- [What is expected]:
Give back an exact copy of the lines from the start of the material through the line bearing "# The origin". Include both ends and nothing else.

[Records with modeling code]
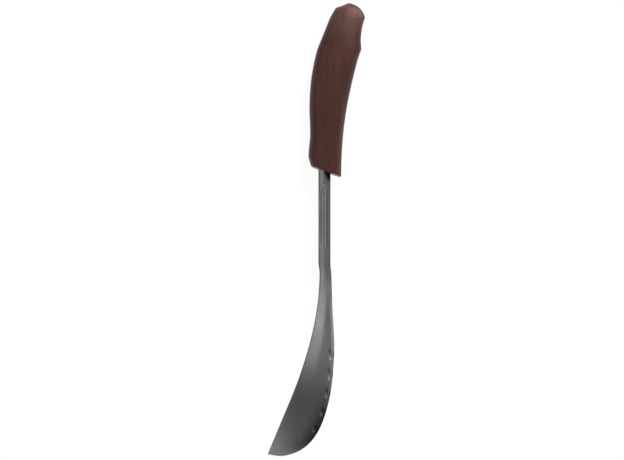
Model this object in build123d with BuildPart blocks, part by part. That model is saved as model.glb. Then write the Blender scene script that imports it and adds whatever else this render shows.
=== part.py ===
from build123d import *

import math
import os

# A palette knife lying on a table, in millimetres.
# +Y runs up the shank towards the handle, +X is to the right seen from above, +Z is up.
# The origin is on the flat back of the handle, below the line of the shank's axis.

# --- Shank: a crowned steel bar, with its tang inside the handle -------------------------------
axis_height = 7.5  # from the table to the middle of the shank
shank_width = 6.65
shank_thickness = 4.2  # at the top of the crown
crown_radius = 7.5  # of the bar's front and back
shank_length = 50.5  # that shows between the handle and the shoulder
shank_inset = 6.0  # of the full bar, inside the handle
tang_width = 4.6
tang_thickness = 3.0
tang_length = 46.0
tang_corner = 0.5
notch_depth = 0.6  # of the notches that key the tang into its cement
notch_radius = 1.0
notch_pitch = 9.0
notch_count = 3
flute_offsets = (-1.9, 0.0, 2.0)  # of the three flutes, across the bar
flute_depth = 0.32
flute_width = 1.36
flute_length = 31.0
dot_radius = 0.45  # of the punch mark below the handle
dot_drop = 7.0  # from the handle to the mark
overrun = 1.0  # of a cut, past what it cuts

# --- Blade: a leaf of spring steel brazed to a seat on the shank --------------------------------
lap_length = 10.5  # of the seat
lap_thickness = 1.6  # of the blade on its seat
tongue_tip = 0.5  # thickness left at the end of the seat
cheek_taper = 0.66  # that each side of the seat, and the blade's left side, steps in
cheek_run = 5.2  # over which it steps in
neck_flare = 0.42  # that the blade's right side steps out
blade_length = 106.6
spine_bend = 0.346  # of the leaf's length, where the tangents of its curved back meet
spine_run = 0.714  # of the leaf's length, where the back starts to run straight to the tip
spine_sweep = 16.4  # that the back has moved left by then
tip_sweep = 28.8  # that the back has moved left at the tip
heel_sweep = 22.6  # left of the shank's axis, where the convex edge is lowest
heel_rise = 0.8  # that the tip's corner lies above that lowest place
arch_rise = 4.6  # steepness of the arch past the seat
arch_run = 0.35  # of the leaf's length, over which it arches
settle_run = 0.27  # of the leaf's length, over which it levels out on the table
tip_thickness = 0.55
scallop_count = 5
scallop_pitch = 10.9  # along the convex edge
scallop_start = 50.6  # from the shoulder to the first
scallop_inset = 2.4  # from the edge to the middle of a scallop
scallop_depth = 0.2
scallop_length = 5.4
scallop_width = 2.3

# Points of the leaf's convex edge below its neck: how far along the leaf's length, and how far
# right of the shank's axis.
belly_points = ((0.22, 4.4), (0.46, 5.43), (0.71, 2.6), (0.88, -3.85), (0.963, -11.9))

# --- Handle: two halves of hardwood, cemented and pinned round the tang -------------------------
end_y = -39.5  # where the slanting end crosses the shank's axis
end_slope = 20.0  # degrees off square
end_chamfer = 0.7
handle_length = 92.2
handle_thickness = 16.2
facet = 0.27  # of the width or thickness, cut off at each corner
mortise_gap = 0.3  # cement round the shank and tang
mortise_end_gap = 2.0  # cement beyond the tang
pin_radius = 1.2
pin_length = 9.6
pin_chamfer = 0.3
pin_inset = 17.0  # from the handle's end to the first pin
pin_pitch = 20.0

# Cross-sections of the handle: how far along its length, its left and right sides from the
# shank's axis, how high its back lies off the table, and how far its front has fallen.
handle_sections = (
    (-0.071, -5.6, 9.0, 0.0, 1.4),
    (0.097, -8.8, 9.5, 0.0, 1.0),
    (0.205, -7.8, 10.3, 0.0, 0.5),
    (0.361, -8.2, 12.0, 0.0, 0.1),
    (0.540, -7.4, 15.6, 0.0, 0.0),
    (0.727, -3.9, 20.2, 0.0, 0.7),
    (0.787, -1.6, 20.0, 0.0, 1.2),
    (0.848, 0.7, 20.8, 0.2, 2.1),
    (0.916, 3.2, 22.4, 1.0, 3.9),
    (0.972, 6.4, 19.0, 2.9, 6.1),
    (1.000, 10.6, 16.8, 5.0, 8.2),
)

# --- Places worked out from the sizes above -----------------------------------------------------
half_width = shank_width / 2
half_thickness = shank_thickness / 2
front_z = axis_height + half_thickness
back_z = axis_height - half_thickness
seat_z = front_z - lap_thickness
shoulder_y = end_y - shank_length
lap_end_y = shoulder_y - lap_length
neck_y = shoulder_y - cheek_run
tip_y = shoulder_y - blade_length
inset_y = end_y + shank_inset
pin_places = [(0, end_y + pin_inset + n * pin_pitch, axis_height) for n in range(2)]
slope = math.radians(end_slope)
handle_end = Plane((0, end_y, 0), x_dir=(math.cos(slope), -math.sin(slope), 0),
                   z_dir=(math.sin(slope), math.cos(slope), 0))


def across(y):
    """The plane square to the shank's axis at y, with X to the right and Z up."""
    return Plane.XZ.offset(-y)


def crown_drop(x):
    """How far the bar's crown has fallen at x from its top."""
    return crown_radius - math.sqrt(crown_radius**2 - x**2)


def hollow_radius(chord, depth):
    """The radius of an arc of that chord and depth."""
    return (chord**2 / 4 + depth**2) / (2 * depth)


os.makedirs("parts", exist_ok=True)

# Shank and tang are one forging.
side_height = half_thickness - crown_drop(half_width)
wheel_radius = hollow_radius(flute_length, flute_depth)
rim_radius = hollow_radius(flute_width, flute_depth)

with BuildPart() as shank:
    with BuildSketch(across(inset_y)):
        with BuildLine():
            front = ThreePointArc(
                (-half_width, axis_height + side_height),
                (0, front_z),
                (half_width, axis_height + side_height),
            )
            back = ThreePointArc(
                (half_width, axis_height - side_height),
                (0, back_z),
                (-half_width, axis_height - side_height),
            )
            Line(front @ 1, back @ 0)
            Line(back @ 1, front @ 0)
        make_face()
    extrude(amount=inset_y - lap_end_y)
    with BuildSketch(across(inset_y)):
        with Locations((0, axis_height)):
            RectangleRounded(tang_width, tang_thickness, tang_corner)
    extrude(amount=-tang_length)
    # The seat is cut level, and the tongue under it is ramped.
    with BuildSketch(Plane.YZ):
        with BuildLine():
            Polyline(
                (shoulder_y, seat_z),
                (shoulder_y, front_z + overrun),
                (lap_end_y - overrun, front_z + overrun),
                (lap_end_y - overrun, seat_z),
                close=True,
            )
        make_face()
        with BuildLine():
            Polyline(
                (shoulder_y + cheek_run, back_z),
                (lap_end_y, seat_z - tongue_tip),
                (lap_end_y - overrun, seat_z - tongue_tip),
                (lap_end_y - overrun, back_z - overrun),
                (shoulder_y + cheek_run, back_z - overrun),
                close=True,
            )
        make_face()
    extrude(amount=shank_width, both=True, mode=Mode.SUBTRACT)
    # Both cheeks of the tongue step in under the blade.
    with BuildSketch(Plane.XY):
        with BuildLine():
            Polyline(
                (-half_width, shoulder_y),
                (-half_width + cheek_taper, neck_y),
                (-half_width + cheek_taper, lap_end_y - overrun),
                (-half_width - overrun, lap_end_y - overrun),
                (-half_width - overrun, shoulder_y),
                close=True,
            )
        make_face()
        mirror(about=Plane.YZ)
    extrude(amount=front_z + overrun, mode=Mode.SUBTRACT)
    # Each flute is the track of a large grinding wheel, and runs out at both ends.
    for x in flute_offsets:
        track = half_thickness - crown_drop(x) - flute_depth + wheel_radius
        for side in (1, -1):
            place = (x, (end_y + shoulder_y) / 2, axis_height + side * track)
            with Locations(Location(place, (0, 90, 0))):
                Torus(wheel_radius - rim_radius, rim_radius, mode=Mode.SUBTRACT)
    # Notches in the tang's edges, and its two pin holes.
    for n in range(notch_count):
        for side in (1, -1):
            place = (side * (tang_width / 2 + notch_radius - notch_depth), inset_y + (n + 1) * notch_pitch)
            with Locations((*place, axis_height)):
                Cylinder(notch_radius, 2 * tang_thickness, mode=Mode.SUBTRACT)
    with Locations(pin_places):
        Cylinder(pin_radius, 2 * tang_thickness, mode=Mode.SUBTRACT)
    with Locations((0, end_y - dot_drop, front_z)):
        Sphere(dot_radius, mode=Mode.SUBTRACT)
shank.part.label = "shank"
export_step(shank.part, "parts/shank.step")

# The blade is the leaf's outline, cut through its arched side view.
neck_left = -half_width + cheek_taper
neck_right = half_width + neck_flare
tip = (neck_left - tip_sweep, tip_y + heel_rise)

with BuildPart() as blade:
    with BuildSketch(Plane.XY):
        with BuildLine():
            root = Line((half_width, shoulder_y), (-half_width, shoulder_y))
            cheek = Line(root @ 1, (neck_left, neck_y))
            curved_back = Bezier(
                cheek @ 1,
                (neck_left, shoulder_y - spine_bend * blade_length),
                (neck_left - spine_sweep, shoulder_y - spine_run * blade_length),
            )
            Line(curved_back @ 1, tip)
            belly = Spline(
                (half_width, shoulder_y),
                (neck_right, neck_y),
                *[(right, shoulder_y - along * blade_length) for along, right in belly_points],
                (-heel_sweep, tip_y),
                tip,
            )
        make_face()
    extrude(amount=front_z + arch_rise)
    with BuildSketch(Plane.YZ):
        with BuildLine():
            seat_front = Line((shoulder_y, front_z), (lap_end_y, front_z))
            leaf_front = Bezier(
                seat_front @ 1,
                (lap_end_y - arch_run * blade_length, front_z + arch_rise),
                (tip_y + settle_run * blade_length, tip_thickness),
                (tip_y, tip_thickness),
            )
            tip_edge = Line(leaf_front @ 1, (tip_y, 0))
            leaf_back = Bezier(
                tip_edge @ 1,
                (tip_y + settle_run * blade_length, 0),
                (lap_end_y - arch_run * blade_length, seat_z + arch_rise),
                (lap_end_y, seat_z),
            )
            Line(leaf_back @ 1, (shoulder_y, seat_z))
            Line((shoulder_y, seat_z), (shoulder_y, front_z))
        make_face()
    extrude(amount=2 * tip_sweep, both=True, mode=Mode.INTERSECT)
    # Shallow scallops are ground into the front along the convex edge.
    scallop_wheel = hollow_radius(scallop_length, scallop_depth)
    scallop_rim = hollow_radius(scallop_width, scallop_depth)
    scallop_places = []
    for n in range(scallop_count):
        along = (scallop_start + n * scallop_pitch) / belly.length
        edge_run = belly.tangent_at(along)
        inward = Vector(edge_run.Y, -edge_run.X)
        upright = Axis(belly.position_at(along) + inward * scallop_inset, (0, 0, 1))
        surface, normal = max(blade.part.find_intersection_points(upright), key=lambda hit: hit[0].Z)
        centre = surface + normal * (scallop_wheel - scallop_depth)
        scallop_places.append(Plane(centre, x_dir=normal, z_dir=inward - normal * inward.dot(normal)))
    with Locations(*scallop_places):
        Torus(scallop_wheel - scallop_rim, scallop_rim, mode=Mode.SUBTRACT)
blade.part.label = "blade"
export_step(blade.part, "parts/blade.step")


def handle_section(section):
    """One eight-sided section of the handle, as a plane and its corners from X and Z."""
    along, left, right, under, fallen = section
    over = handle_thickness - fallen
    corner_x = facet * (right - left)
    corner_z = facet * (over - under)
    corners = (
        (left + corner_x, under),
        (right - corner_x, under),
        (right, under + corner_z),
        (right, over - corner_z),
        (right - corner_x, over),
        (left + corner_x, over),
        (left, over - corner_z),
        (left, under + corner_z),
    )
    return across(end_y + along * handle_length), corners


# Both halves of the handle are shaped as one blank, joined on the plane of the tang.
with BuildPart() as handle_blank:
    for section in handle_sections:
        plane, corners = handle_section(section)
        with BuildSketch(plane):
            Polygon(*corners, align=None)
    loft(ruled=True)
    split(bisect_by=handle_end, keep=Keep.TOP)
    mouth = handle_blank.faces().sort_by(Axis.Y)[0]
    chamfer(mouth.outer_wire().edges(), length=end_chamfer)

# The mortise follows the bar for its inset and the tang for the rest.
with BuildPart() as mortise:
    with BuildSketch(across(inset_y + mortise_gap)):
        with Locations((0, axis_height)):
            Rectangle(shank_width + 2 * mortise_gap, shank_thickness + 2 * mortise_gap)
    extrude(amount=2 * shank_inset)
    with BuildSketch(across(inset_y)):
        with Locations((0, axis_height)):
            Rectangle(tang_width + 2 * mortise_gap, tang_thickness + 2 * mortise_gap)
    extrude(amount=-tang_length - mortise_end_gap)
    split(bisect_by=handle_end, keep=Keep.TOP)

with BuildPart() as tang_pins:
    with Locations(pin_places):
        Cylinder(pin_radius, pin_length)
    chamfer(tang_pins.edges().filter_by(GeomType.CIRCLE), length=pin_chamfer)
tang_pins.part.label = "tang_pins"
export_step(tang_pins.part, "parts/tang_pins.step")

with BuildPart() as tang_bedding:
    add(mortise.part)
    add(shank.part, mode=Mode.SUBTRACT)
    add(tang_pins.part, mode=Mode.SUBTRACT)
tang_bedding.part.label = "tang_bedding"
export_step(tang_bedding.part, "parts/tang_bedding.step")

with BuildPart() as front_scale:
    add(handle_blank.part)
    split(bisect_by=Plane.XY.offset(axis_height), keep=Keep.TOP)
    add(mortise.part, mode=Mode.SUBTRACT)
    add(tang_pins.part, mode=Mode.SUBTRACT)
front_scale.part.label = "front_scale"
export_step(front_scale.part, "parts/front_scale.step")

with BuildPart() as back_scale:
    add(handle_blank.part)
    split(bisect_by=Plane.XY.offset(axis_height), keep=Keep.BOTTOM)
    add(mortise.part, mode=Mode.SUBTRACT)
    add(tang_pins.part, mode=Mode.SUBTRACT)
back_scale.part.label = "back_scale"
export_step(back_scale.part, "parts/back_scale.step")
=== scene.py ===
import math

import bmesh
import bpy
import numpy as np
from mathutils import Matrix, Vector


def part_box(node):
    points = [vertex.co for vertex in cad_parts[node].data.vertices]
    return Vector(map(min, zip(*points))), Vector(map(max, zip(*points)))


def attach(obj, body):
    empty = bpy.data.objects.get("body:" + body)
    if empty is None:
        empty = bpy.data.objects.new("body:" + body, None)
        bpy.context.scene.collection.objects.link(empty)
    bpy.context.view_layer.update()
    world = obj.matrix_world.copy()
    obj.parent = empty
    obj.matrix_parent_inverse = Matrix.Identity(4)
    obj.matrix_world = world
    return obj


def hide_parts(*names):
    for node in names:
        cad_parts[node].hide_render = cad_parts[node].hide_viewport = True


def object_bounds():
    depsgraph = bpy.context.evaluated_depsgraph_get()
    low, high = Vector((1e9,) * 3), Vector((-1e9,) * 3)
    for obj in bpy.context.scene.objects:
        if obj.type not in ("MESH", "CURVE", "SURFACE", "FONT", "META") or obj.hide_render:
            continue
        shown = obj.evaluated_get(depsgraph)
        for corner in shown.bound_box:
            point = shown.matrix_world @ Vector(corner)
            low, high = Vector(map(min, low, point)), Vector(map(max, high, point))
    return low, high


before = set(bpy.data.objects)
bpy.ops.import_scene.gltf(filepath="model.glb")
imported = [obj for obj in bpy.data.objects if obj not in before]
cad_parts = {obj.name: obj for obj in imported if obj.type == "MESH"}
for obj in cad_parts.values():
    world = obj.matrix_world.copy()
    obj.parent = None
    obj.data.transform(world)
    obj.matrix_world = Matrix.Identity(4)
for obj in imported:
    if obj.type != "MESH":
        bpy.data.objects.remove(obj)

mm = 0.001
cad_low, cad_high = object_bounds()

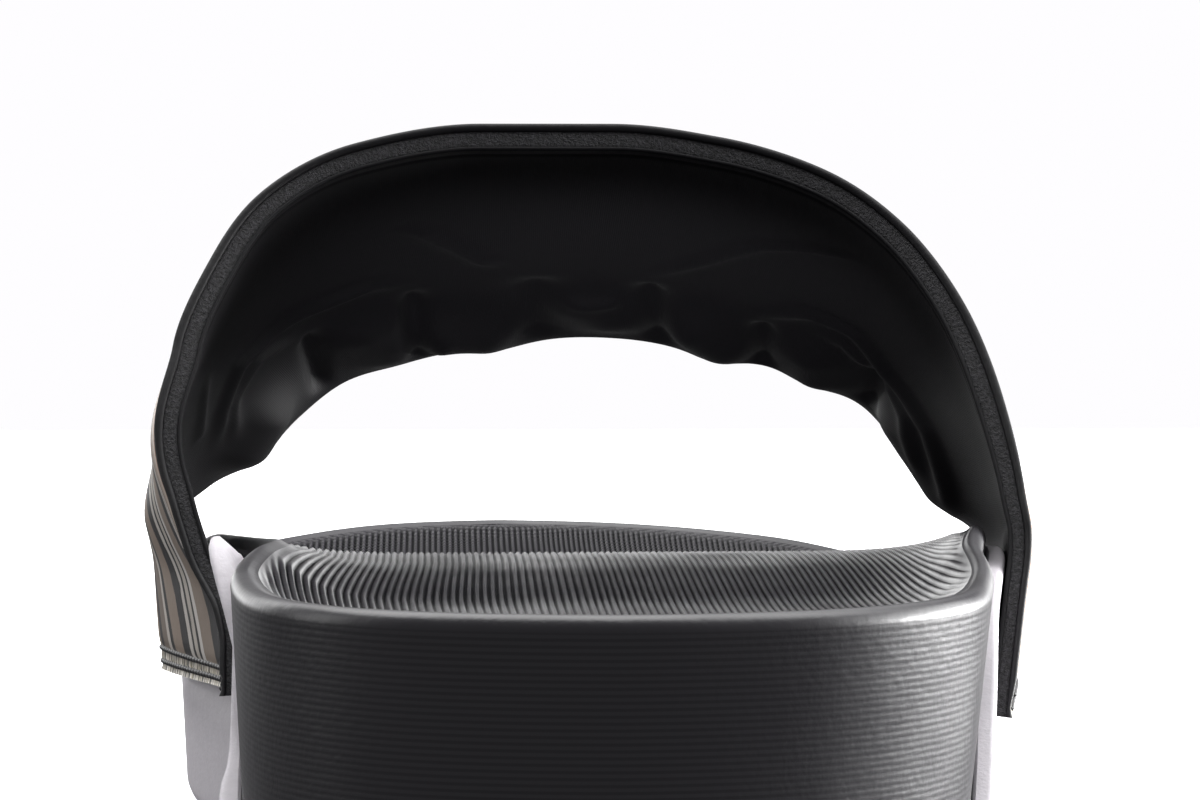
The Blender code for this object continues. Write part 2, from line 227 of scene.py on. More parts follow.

- [Exercise output]:
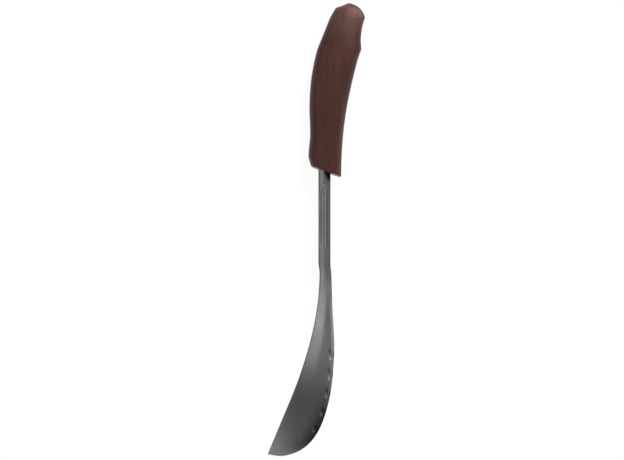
Model this object in build123d with BuildPart blocks, part by part. That model is saved as model.glb. Then write the Blender scene script that imports it and adds whatever else this render shows.
=== part.py ===
from build123d import *

import math
import os

# A palette knife lying on a table, in millimetres.
# +Y runs up the shank towards the handle, +X is to the right seen from above, +Z is up.
# The origin is on the flat back of the handle, below the line of the shank's axis.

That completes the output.